The exercise — Copy out all of the material, matching it word for word.

Supplied material —
* Begin *
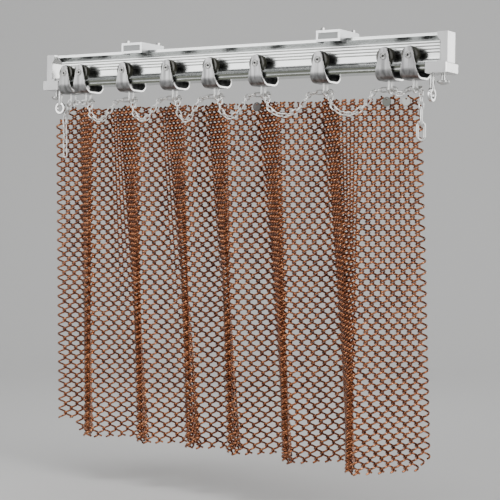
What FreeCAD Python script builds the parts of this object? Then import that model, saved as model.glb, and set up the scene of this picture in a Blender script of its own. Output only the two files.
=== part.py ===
import FreeCAD, Part
import math
import os

# Coil mesh curtain, pleated, hung from roller carriers on an I-beam track.
# Millimetres. X runs along the track, Y to the back, Z up. The ceiling is z = 0.
V = FreeCAD.Vector

# Driving dimensions
track_length = 412.6
track_height = 32.0
bracket_spacing = 214.0
curtain_height = 330.5
wheel_radius = 8.2
wire_of_chain = 1.0

# Track section
track_drop = 6.5
top_flange_width = 14.0
top_flange_edge = 2.4
top_flange_root = 6.4
web_thickness = 3.0
bottom_flange_width = 23.0
bottom_flange_edge = 4.8
foot_radius = 8.0
flute_count = 4
flute_first = 0.7
flute_pitch = 2.7
flute_height = 1.3
flute_depth = 0.4
flute_bevel = 0.3
edge_groove_height = 1.4
edge_groove_depth = 0.5
cap_groove_height = 0.7
cap_groove_depth = 0.4

# Ceiling brackets
bracket_width = 24.0
bracket_depth = 37.0
bracket_height = 10.0
bracket_wall = 1.0
bracket_top = 1.2
bracket_hook = 3.4
bracket_tail = 3.0
bracket_fit = 0.2
bracket_arch_chords = 6
panel_rim = 2.2
panel_recess = 0.4
hole_across = 16.0
hole_deep = 28.0
ceiling_hole_radius = 2.25
ceiling_screw_radius = 2.0
ceiling_screw_tip = 2.6
ceiling_head_radius = 2.8
ceiling_head_height = 1.8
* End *
Complete output —
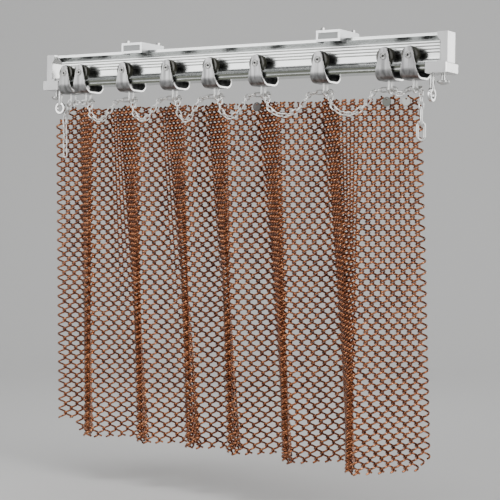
What FreeCAD Python script builds the parts of this object? Then import that model, saved as model.glb, and set up the scene of this picture in a Blender script of its own. Output only the two files.
=== part.py ===
import FreeCAD, Part
import math
import os

# Coil mesh curtain, pleated, hung from roller carriers on an I-beam track.
# Millimetres. X runs along the track, Y to the back, Z up. The ceiling is z = 0.
V = FreeCAD.Vector

# Driving dimensions
track_length = 412.6
track_height = 32.0
bracket_spacing = 214.0
curtain_height = 330.5
wheel_radius = 8.2
wire_of_chain = 1.0

# Track section
track_drop = 6.5
top_flange_width = 14.0
top_flange_edge = 2.4
top_flange_root = 6.4
web_thickness = 3.0
bottom_flange_width = 23.0
bottom_flange_edge = 4.8
foot_radius = 8.0
flute_count = 4
flute_first = 0.7
flute_pitch = 2.7
flute_height = 1.3
flute_depth = 0.4
flute_bevel = 0.3
edge_groove_height = 1.4
edge_groove_depth = 0.5
cap_groove_height = 0.7
cap_groove_depth = 0.4

# Ceiling brackets
bracket_width = 24.0
bracket_depth = 37.0
bracket_height = 10.0
bracket_wall = 1.0
bracket_top = 1.2
bracket_hook = 3.4
bracket_tail = 3.0
bracket_fit = 0.2
bracket_arch_chords = 6
panel_rim = 2.2
panel_recess = 0.4
hole_across = 16.0
hole_deep = 28.0
ceiling_hole_radius = 2.25
ceiling_screw_radius = 2.0
ceiling_screw_tip = 2.6
ceiling_head_radius = 2.8
ceiling_head_height = 1.8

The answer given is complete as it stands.